- [PROBLEM DESCRIPTION]: Read the data and repeat it in full, exactly.

BEGIN DATASET

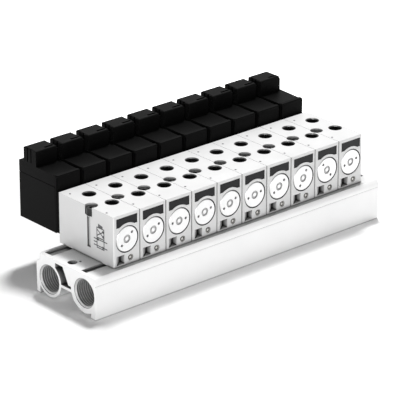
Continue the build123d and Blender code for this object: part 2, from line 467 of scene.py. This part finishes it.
def label_plastic(base):
    # The dark base is partly the plate's own plastic and partly painted shade of its pocket.
    material, shader = start_material("label plastic and painted pocket shade", base, metallic=0.0, roughness=0.35)
    shader.inputs["Specular IOR Level"].default_value = 0.2
    cloud = add_pattern(material, scale=120.0)
    vary_colour(material, shader, cloud, base, change=0.12)
    vary_roughness(material, shader, cloud, low=0.3, high=0.42)
    roughen(material, shader, cloud, height=0.00001, edge=0.0002)
    return material


def plated_steel(base, name="zinc plated steel"):
    material, shader = start_material(name, base, metallic=0.95, roughness=0.32)
    cloud = add_pattern(material, scale=400.0)
    vary_colour(material, shader, cloud, base, change=0.08)
    # Painted shade dims the colour in each steel piece's own hollows, such as the screw sockets.
    paint_shade_in_hollows(material, shader, reach=0.008, power=1.5)
    vary_roughness(material, shader, cloud, low=0.26, high=0.4)
    roughen(material, shader, cloud, height=0.00001, edge=0.0002)
    return material


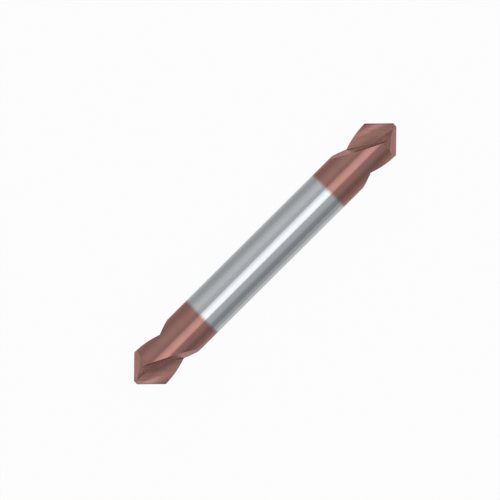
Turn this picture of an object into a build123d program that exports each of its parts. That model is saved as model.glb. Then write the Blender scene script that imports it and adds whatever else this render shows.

END DATASET

- [RESPONSE]:
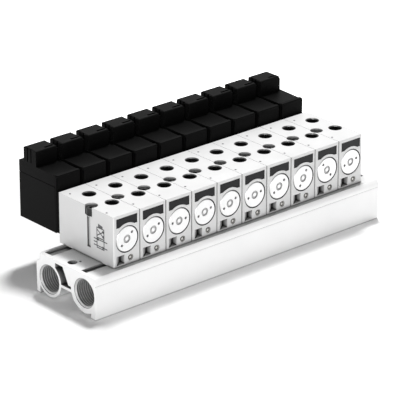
Continue the build123d and Blender code for this object: part 2, from line 467 of scene.py. This part finishes it.
def label_plastic(base):
    # The dark base is partly the plate's own plastic and partly painted shade of its pocket.
    material, shader = start_material("label plastic and painted pocket shade", base, metallic=0.0, roughness=0.35)
    shader.inputs["Specular IOR Level"].default_value = 0.2
    cloud = add_pattern(material, scale=120.0)
    vary_colour(material, shader, cloud, base, change=0.12)
    vary_roughness(material, shader, cloud, low=0.3, high=0.42)
    roughen(material, shader, cloud, height=0.00001, edge=0.0002)
    return material


def plated_steel(base, name="zinc plated steel"):
    material, shader = start_material(name, base, metallic=0.95, roughness=0.32)
    cloud = add_pattern(material, scale=400.0)
    vary_colour(material, shader, cloud, base, change=0.08)
    # Painted shade dims the colour in each steel piece's own hollows, such as the screw sockets.
    paint_shade_in_hollows(material, shader, reach=0.008, power=1.5)
    vary_roughness(material, shader, cloud, low=0.26, high=0.4)
    roughen(material, shader, cloud, height=0.00001, edge=0.0002)
    return material


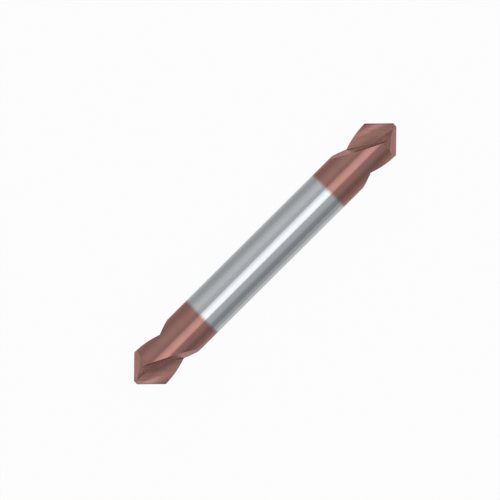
Turn this picture of an object into a build123d program that exports each of its parts. That model is saved as model.glb. Then write the Blender scene script that imports it and adds whatever else this render shows.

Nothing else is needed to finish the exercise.